Although he fought under Æthelred of Mercia, by the age of 24 he was a monk at Repton Monastery in Derbyshire. By the age of 26, he had decided to become a hermit and went to live on an island called Croyland, which is now no longer an island and is called Crowland. The Vita Sancti Guthlaci ["Life of Saint Guthlac"] written by Felix in the 8th century tells us:
Now there was in the said island a mound built of clods of earth which greedy comers to the waste had dug open, in the hope of finding treasure there; in the side of this there seemed to be a sort of cistern, and in this Guthlac the man of blessed memory began to dwell, after building a hut over it. From the time when he first inhabited this hermitage this was his unalterable rule of life: namely to wear neither wool nor linen garments nor any other sort of soft material, but he spent the whole of his solitary life wearing garments made of skins. So great indeed was the abstinence of his daily life that from the time when he began to inhabit the desert he ate no food of any kind except that after sunset he took a scrap of barley bread and a small cup of muddy water.

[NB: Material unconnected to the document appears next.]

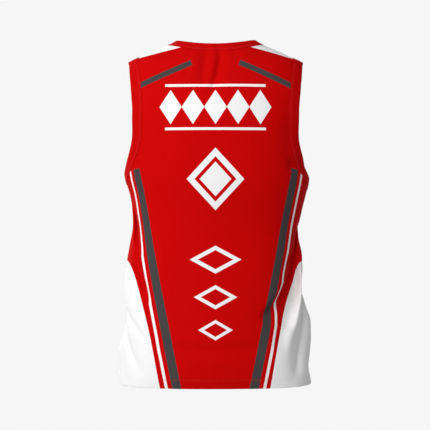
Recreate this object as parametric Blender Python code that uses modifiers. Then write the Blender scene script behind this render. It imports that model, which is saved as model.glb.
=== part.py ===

 Life was not that simple, however, because his time there was spent being assailed by demons:
They were ferocious in appearance, terrible in shape with great heads, long necks, thin faces, yellow complexions, filthy beards, shaggy ears, wild foreheads, fierce eyes, foul mouths, horses' teeth, throats vomiting flames, twisted jaws, thick lips, strident voices, singed hair, fat cheeks, pigeons breasts, scabby thighs, knotty knees, crooked legs, swollen ankles, splay feet, spreading mouths, raucous cries. For they grew so terrible to hear with their mighty shriekings that they filled almost the whole intervening space between earth and heaven with their discordant bellowings.
Interestingly, Guthlac (Felix tells us) could actually understand the demonic speech, described as strimulentes loquelas ["sibilant speech"].* The reason he was able to understand it? Because of his time spent among the British-speaking natives of the island of Britain who had been displaced by the incoming Anglo-Saxons. (One wonders if the wind whistling through his rough-constructed living space made noises that imagination told him were words of temptation.)

Guthlac was a very popular figure in British history. The oldest surviving collection of Anglo-Saxon poetry, the Exeter Book, contains two poems, called Guthlac A and Guthlac B; B is based on the Vita, but A comes from some other source. A collection of illustrations of events in Guthlac's life was created after the Norman Conquest and put into the Orderic Vitalis. Today, a Guthlac Fellowship unites the several churches and parishes dedicated to Guthlac.

*Reminds me of Parseltongue from the works of J.K.Rowling.